**TASK PROMPT:** Reproduce the listing below in its entirety. Change nothing.

**RECORDED DATA:**
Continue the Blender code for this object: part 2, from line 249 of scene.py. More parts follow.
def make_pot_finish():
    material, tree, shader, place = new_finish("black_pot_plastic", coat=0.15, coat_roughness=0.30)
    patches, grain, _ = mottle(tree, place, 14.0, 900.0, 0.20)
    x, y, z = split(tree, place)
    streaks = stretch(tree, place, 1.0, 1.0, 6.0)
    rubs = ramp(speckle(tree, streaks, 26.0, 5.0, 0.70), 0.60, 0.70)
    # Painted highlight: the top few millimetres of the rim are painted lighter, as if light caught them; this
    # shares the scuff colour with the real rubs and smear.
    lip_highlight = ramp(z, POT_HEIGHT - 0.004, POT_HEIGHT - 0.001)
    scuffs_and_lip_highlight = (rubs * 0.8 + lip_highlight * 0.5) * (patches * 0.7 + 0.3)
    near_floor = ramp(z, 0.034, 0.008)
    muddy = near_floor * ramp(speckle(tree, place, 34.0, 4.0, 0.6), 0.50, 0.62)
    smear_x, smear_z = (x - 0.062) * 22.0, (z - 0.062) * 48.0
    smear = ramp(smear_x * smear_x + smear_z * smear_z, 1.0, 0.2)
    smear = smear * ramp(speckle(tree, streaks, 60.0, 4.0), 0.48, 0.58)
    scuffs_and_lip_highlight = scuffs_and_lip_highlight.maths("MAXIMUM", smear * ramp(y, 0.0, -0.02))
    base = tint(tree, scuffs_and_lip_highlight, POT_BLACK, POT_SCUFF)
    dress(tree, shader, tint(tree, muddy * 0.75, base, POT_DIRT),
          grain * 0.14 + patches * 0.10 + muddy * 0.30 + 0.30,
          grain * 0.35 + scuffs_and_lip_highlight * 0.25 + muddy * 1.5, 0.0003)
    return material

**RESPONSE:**
Continue the Blender code for this object: part 2, from line 249 of scene.py. More parts follow.
def make_pot_finish():
    material, tree, shader, place = new_finish("black_pot_plastic", coat=0.15, coat_roughness=0.30)
    patches, grain, _ = mottle(tree, place, 14.0, 900.0, 0.20)
    x, y, z = split(tree, place)
    streaks = stretch(tree, place, 1.0, 1.0, 6.0)
    rubs = ramp(speckle(tree, streaks, 26.0, 5.0, 0.70), 0.60, 0.70)
    # Painted highlight: the top few millimetres of the rim are painted lighter, as if light caught them; this
    # shares the scuff colour with the real rubs and smear.
    lip_highlight = ramp(z, POT_HEIGHT - 0.004, POT_HEIGHT - 0.001)
    scuffs_and_lip_highlight = (rubs * 0.8 + lip_highlight * 0.5) * (patches * 0.7 + 0.3)
    near_floor = ramp(z, 0.034, 0.008)
    muddy = near_floor * ramp(speckle(tree, place, 34.0, 4.0, 0.6), 0.50, 0.62)
    smear_x, smear_z = (x - 0.062) * 22.0, (z - 0.062) * 48.0
    smear = ramp(smear_x * smear_x + smear_z * smear_z, 1.0, 0.2)
    smear = smear * ramp(speckle(tree, streaks, 60.0, 4.0), 0.48, 0.58)
    scuffs_and_lip_highlight = scuffs_and_lip_highlight.maths("MAXIMUM", smear * ramp(y, 0.0, -0.02))
    base = tint(tree, scuffs_and_lip_highlight, POT_BLACK, POT_SCUFF)
    dress(tree, shader, tint(tree, muddy * 0.75, base, POT_DIRT),
          grain * 0.14 + patches * 0.10 + muddy * 0.30 + 0.30,
          grain * 0.35 + scuffs_and_lip_highlight * 0.25 + muddy * 1.5, 0.0003)
    return material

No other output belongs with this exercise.